You can think of the algorithm as similar to the human thought process of saying, "OK, if I make this move, then my opponent can only make two moves, and each of those would let me win. So this is the right move to make."

The rest of the article explains how to represent possible moves and evaluate them. Original source: flyingmachinestudios.com/programming/minimax

Here's an example of a Game Tree for tic-tac-toe:

Note that this isn't a full game tree. A full game tree has hundreds of thousands of game states, so that's uh... not really possible to include in an image. Some of the discrepancies between the example above and a fully-drawn game tree include:

- The first Game State would show nine moves descending from it, one for each of the empty spaces on its board
- Similarly, the next level of Game States would show eight moves descending from them, and so on for each Game State

Representing the game as a game tree allows the computer to evaluate each of its current possible moves by determining whether it will ultimately result in a win or a loss. We'll get into how the computer determines this in the next section, Ranking. Before that, though, we need to clearly define the central concepts defining a Game Tree:

- The board state. In this case, where the X's and O's are.
- The current player - the player who will be making the next move.
- The next available moves. For humans, a move involves placing a game token. For the computer, it's a matter of selecting the next game state. As humans, we never say, "I've selected the next game state", but it's useful to think of it that way in order to understand the minimax algorithm.
- The game state - the grouping of the three previous concepts.

So, a Game Tree is a structure for organizing all possible (legal) game states by the moves which allow you to transition from one game state to the next. This structure is ideal for allowing the computer to evaluate which moves to make because, by traversing the game tree, a computer can easily "foresee" the outcome of a move and thus "decide" whether to take it.

Next we'll go into detail about how to determine whether a move is good or bad.

The basic approach is to assign a numerical value to a move based on whether it will result in a win, draw, or loss.

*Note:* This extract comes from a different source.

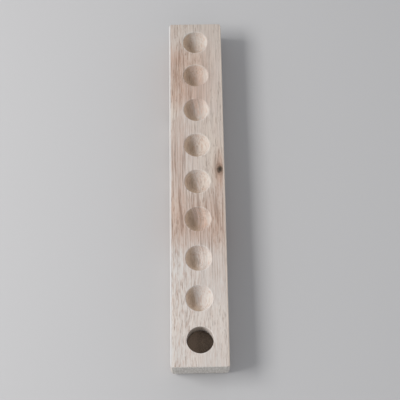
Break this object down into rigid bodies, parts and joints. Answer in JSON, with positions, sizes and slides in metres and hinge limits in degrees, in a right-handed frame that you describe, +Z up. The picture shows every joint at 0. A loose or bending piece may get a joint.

We'll begin illustrating this concept by showing how it applies to final game states, then show how to apply it to intermediate game states.

Have a look at this Game Tree:

It's X's turn, and X has three possible moves, one of which (the middle one) will lead immediately to victory. It's obvious that an AI should select the winning move. The way we ensure this is to give each move a numerical value based on its board state. Let's use the following rankings:

- Win: 1
- Draw: 0
- Lose: -1

These rankings are arbitrary. What's important is that winning corresponds to the highest ranking, losing to the lowest, and a draw's between the two.

Since the lowest-ranked moves correspond with the worst outcomes and highest-ranked moves correspond with the best outcomes, we should choose the move with the highest value. This is the "max" part of "minimax". Below are some more examples of final game states and their numerical values:

You might be wondering whether or not we should apply different rankings based on the player whose turn it is. For now, let's ignore the question entirely and only view things from X's perspective.

Of course, only the most boring game in the world would start out by presenting you with the options of "win immediately" and "don't win immediately." And an algorithm would be useless if it only worked in such a situation. But guess what! Minimax isn't a useless algorithm. Below I'll describe how to determine the ranks of intermediate Game States.

Have another look at this game tree:

As you can see, it's X's turn in the top Game State. There are 3 possible moves, including a winning move. Since this Game State allows X to win, X should try to get it if possible. This Game State is as good as winning, so its rank should be 1. In general, we can say that the rank of an intermediate Game State where X is the current player should be set to the maximum rank of the available moves.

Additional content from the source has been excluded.